Comment avez-vous mesuré la maturité et l'adhésion des utilisateurs ?
On a eu de la chance. Ce projet de refonte du système d'information était demandé par tout le monde. En arrivant, je me rappelle qu'on me demandait : on y va quand ? Aujourd'hui il y a eu une évolution importante, des changements d'organisation, des nouvelles compétences qui sont arrivées au siège dans les équipes magasin on a mis en place Facebook Workplace en interne... Il y a eu un gros travail dans le chantier, du change par la DRH avec un fort développement et investissement sur la formation, la sensibilisation et expliquer le sens de tout cela.

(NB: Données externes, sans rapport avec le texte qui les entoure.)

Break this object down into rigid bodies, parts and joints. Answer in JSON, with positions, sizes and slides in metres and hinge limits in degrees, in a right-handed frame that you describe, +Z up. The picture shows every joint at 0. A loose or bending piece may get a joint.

Sur la base de votre expérience, quel conseil donneriez-vous pour faire du DSI un apporteur de valeur ?
L'enjeu c'est de passer à une DSI 3.0. On a eu la DSI vue comme un centre de coûts, une DSI business partner, maintenant l'enjeu c'est d'aller vers une DSI business developper. Il faut être connecté avec les métiers, voire même plus que ça, être intégré à eux, voire, avoir un coup d'avance sur eux. Dans cette optique, il faut prendre le leadrship sur ces actions de transformation digitale et devenir en quelque sorte un incubateur des innovations technologiques.